I think I understand. So, essentially, without the ^ and \$ to, for a lack of better phrasing, signal this is the exact sort of string I’m looking for problems can arise. That is, without the ^ and \$, once the regex matches a substring, whatever follows that substring will return true. So for example, `regex.test(str)` will return true for the following string “42 42 42 randomword” because the regex will match the (42 42 42). Thus, you need the `^` and `\$` to prevent the regex from returning true to strings that beyond what the regexp was intended to return true to.

#7

Effectively, yes. A slightly more accurate way of thinking of it is like this:

`/^abc\$/.test(str)` checks whether `str` contains a substring that starts with `[start of string]`, followed by the characters “abc”, followed by `[end of string]`.

Note that `[start of string]` and `[end of string]` aren’t actual characters, but they’re still tokens that regexes treat as part of the string when looking for matches.

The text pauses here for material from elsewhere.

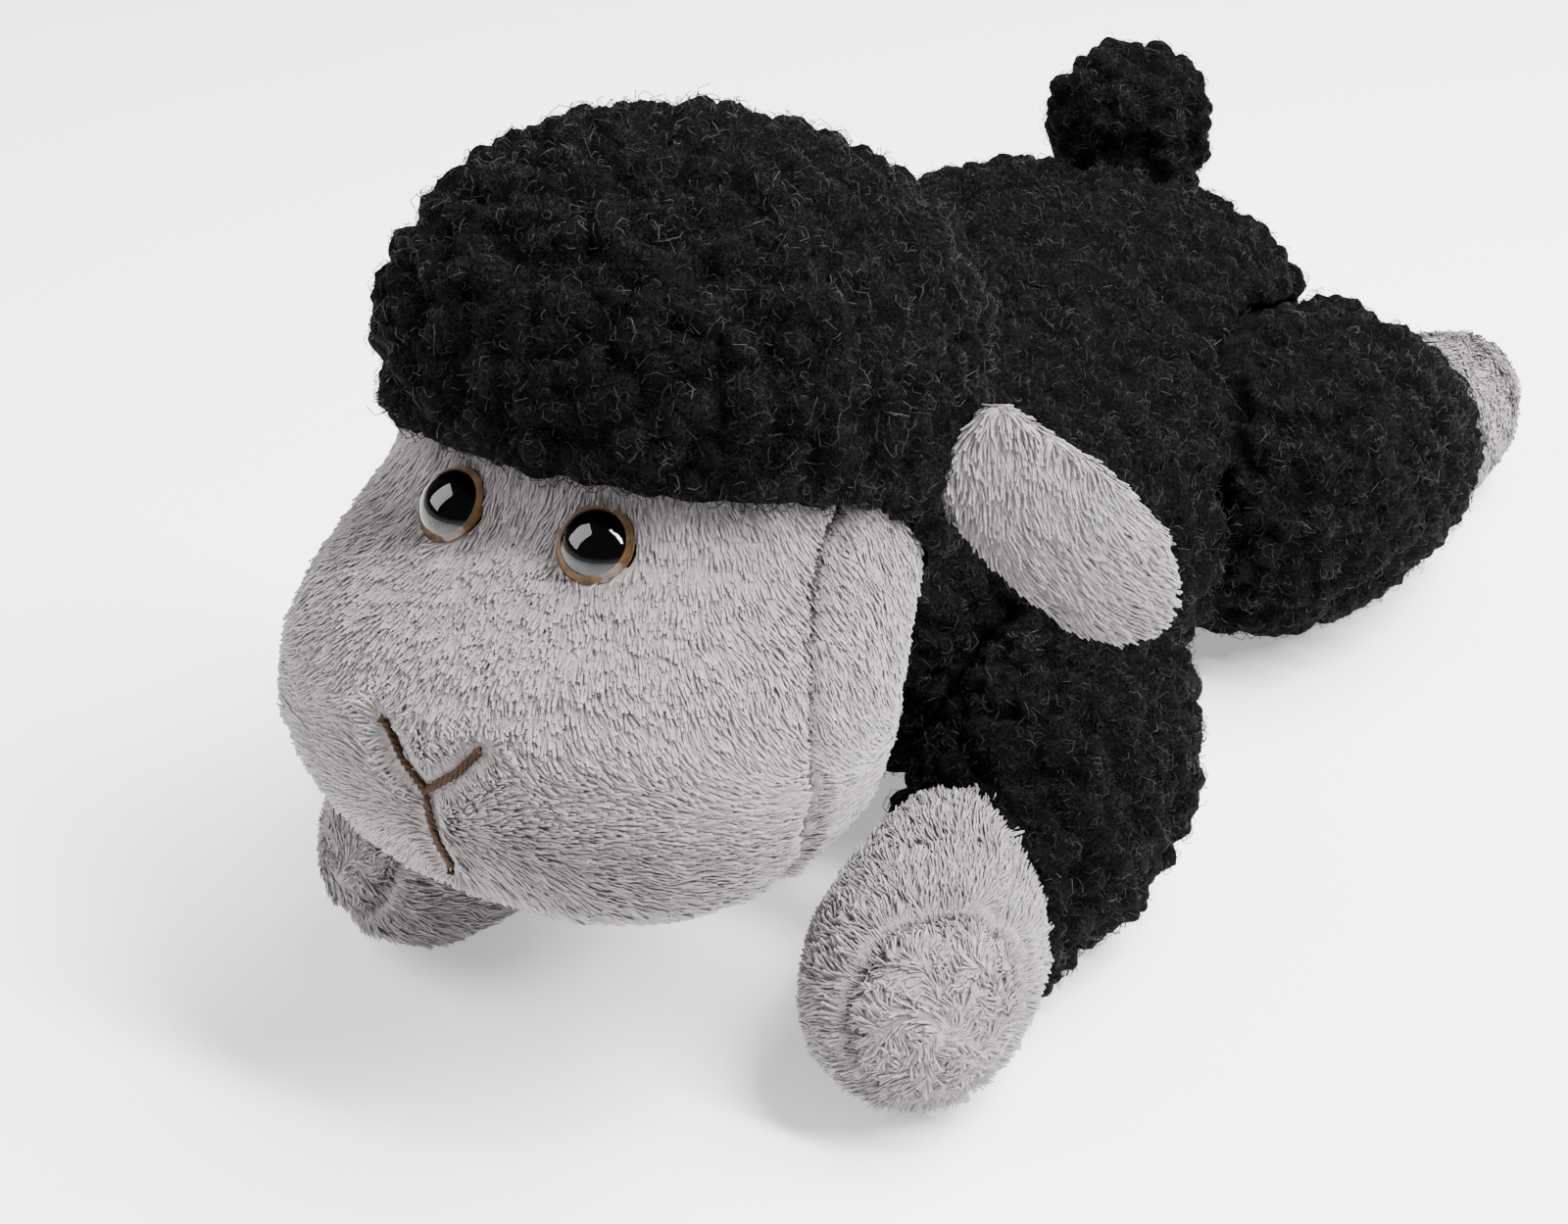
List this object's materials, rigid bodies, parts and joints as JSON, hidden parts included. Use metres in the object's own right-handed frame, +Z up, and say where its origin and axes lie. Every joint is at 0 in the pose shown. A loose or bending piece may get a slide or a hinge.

Another example of this type of token is `\b`, which represents a word boundary. `/Home\b/` matches the first 4 characters of “Home Alone”, but it doesn’t match the first 4 characters of “Homer Simpson”.

#8

OK I am just missing parts here…

^ is the beginning of the group/string
\d is digits ( no limit of those)
the \s is the space.
I get that the \1 is the capture group… but would that mean that that the first (\1) is the first capture group followed by the \s space and the the second \1 (follwed by \$) should be \2 ? OR

is the second \1 just a shorthand way of saying repeat the first capture group at the \$ end ?

#9

you would only need to use \2 if you had a second capture you wish to reference.
for example: /(first)(second)\1\2\2\1/ will match the string “firstsecondfirstsecondsecondfirst”

notice the capture groups are given the identifying number based off the order they are in the regex from left to right and that the (capture groups) themselves will be used in matching the first instance of a match within a string

#10

Got it… thanks for breaking it down… !

#11

Thank you to everyone in this thread, all my questions have been answered (along with some testing to make sure I understand correctly…)!

The thing that got me the most was why the ^ and \$ had to be used, but that makes sense as despite not matching the entire ‘48 48 48 48’, it still does match somewhere within the string, and you only want it to match at all if the entire string is ‘48 48 48’. By using BOTH ^ and \$, you ensure that the string is exactly the number of times you specify in the rest of your regex, since your string cannot begin and end with the same set of ‘48 48 48’ unless the string is exactly that length.

For those reading this in the future and still confused, I’d recommend using a real time regex tester that highlights what the regex finds in the string and turning on ^ and/or \$ and turning them off to see what the difference is. For me that illustrated why both have to be used really clearly.